Astronomy and Astrophysics, volume 437, 743-751 (2005/7-2)
A giant planet around the massive giant star HD 13189.
HATZES A.P., GUENTHER E.W., ENDL M., COCHRAN W.D., DOELLINGER M.P. and BEDALOV A.
Abstract (from CDS):
Most extrasolar planet discoveries using radial velocity measurements have been for solar-like G-stars. In order to understand better the role stellar mass for the formation of planets we must learn more about the frequency of planetary companions around both high- and low-mass stars. Radial velocity searches for planets around high mass main-sequence stars are difficult due to the paucity of lines and often rapid rotation of these early-type stars.
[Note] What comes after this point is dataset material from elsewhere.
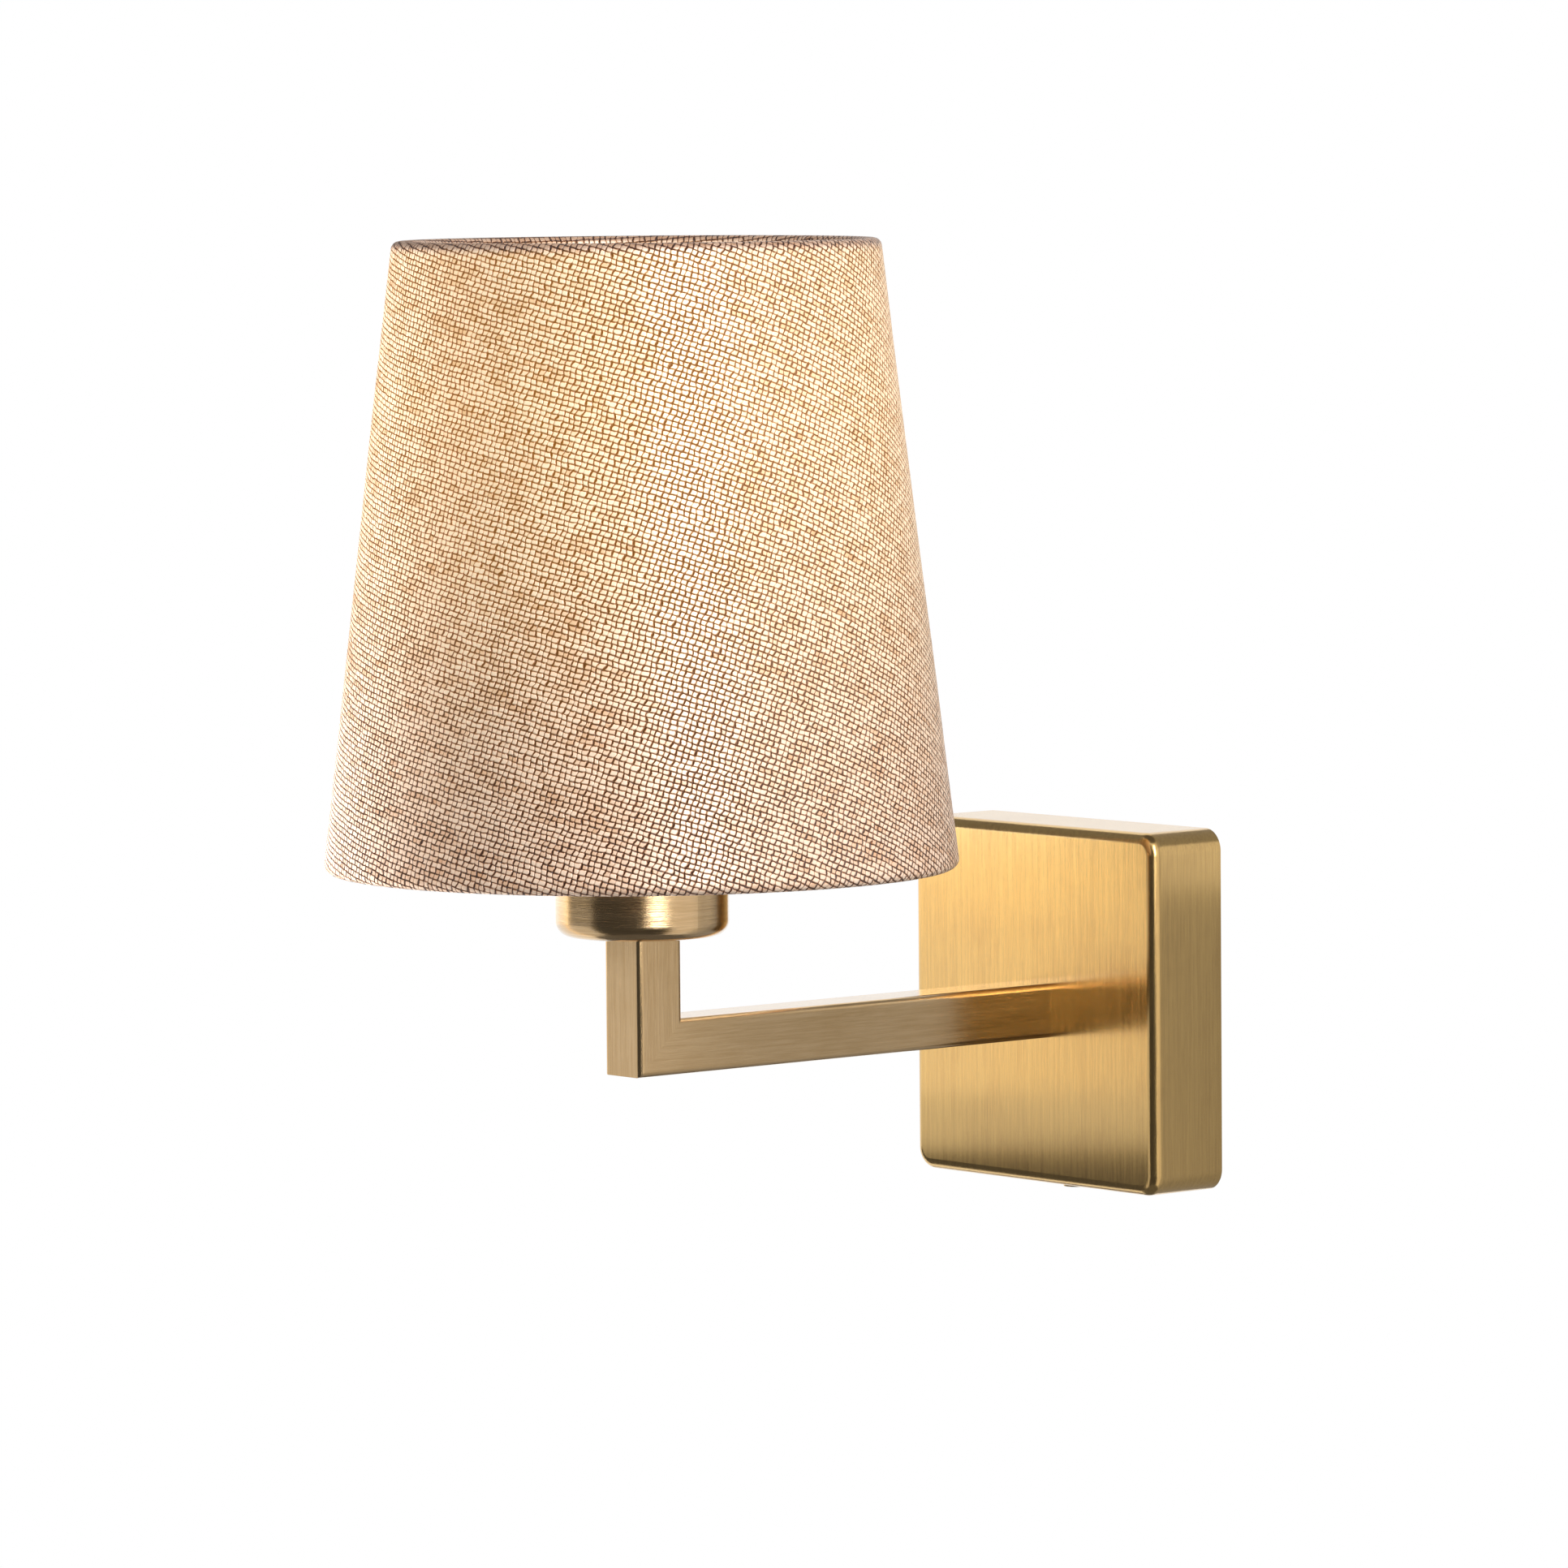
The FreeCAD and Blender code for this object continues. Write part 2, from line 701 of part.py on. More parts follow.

On the other hand, evolved stars that have moved off the main sequence offer us the possibility of searching for planets around higher mass stars by means of precise radial velocity measurements. Here we present radial velocity measurements for the star HD13189 using measurements taken at the Thueringer Landessternwarte Tautenburg, the Harlan J. Smith Telescope at McDonald Observatory, and the Hobby-Eberly Telescope. We classify the spectral type of this star as K2 with luminosity class II. The radial velocity measurements show long-period variations with a period of 472 days and an amplitude of 173m/s. The Ca II S-index is consistent with an inactive star and this shows no variations with the radial velocity period. We also investigated possible changes in the line shapes by measuring spectral line bisectors. These show no variations with the radial velocity period. We interpret the 472-day period as being caused by a sub-stellar companion. Based on the estimated absolute magnitude and a comparison to evolutionary tracks we estimate the mass of the progenitor star between 2 and 7M☉ which results in a projected mass of the companion of msini=8-20MJ. HD 13189 may be the most massive star known to possess an extrasolar planet. This suggests that the formation of giant planets can also occur around early-type stars. HD13189 also shows significant short term radial velocity variability on time scales of days that is most likely due to stellar oscillations. This behavior is typical for K giant stars.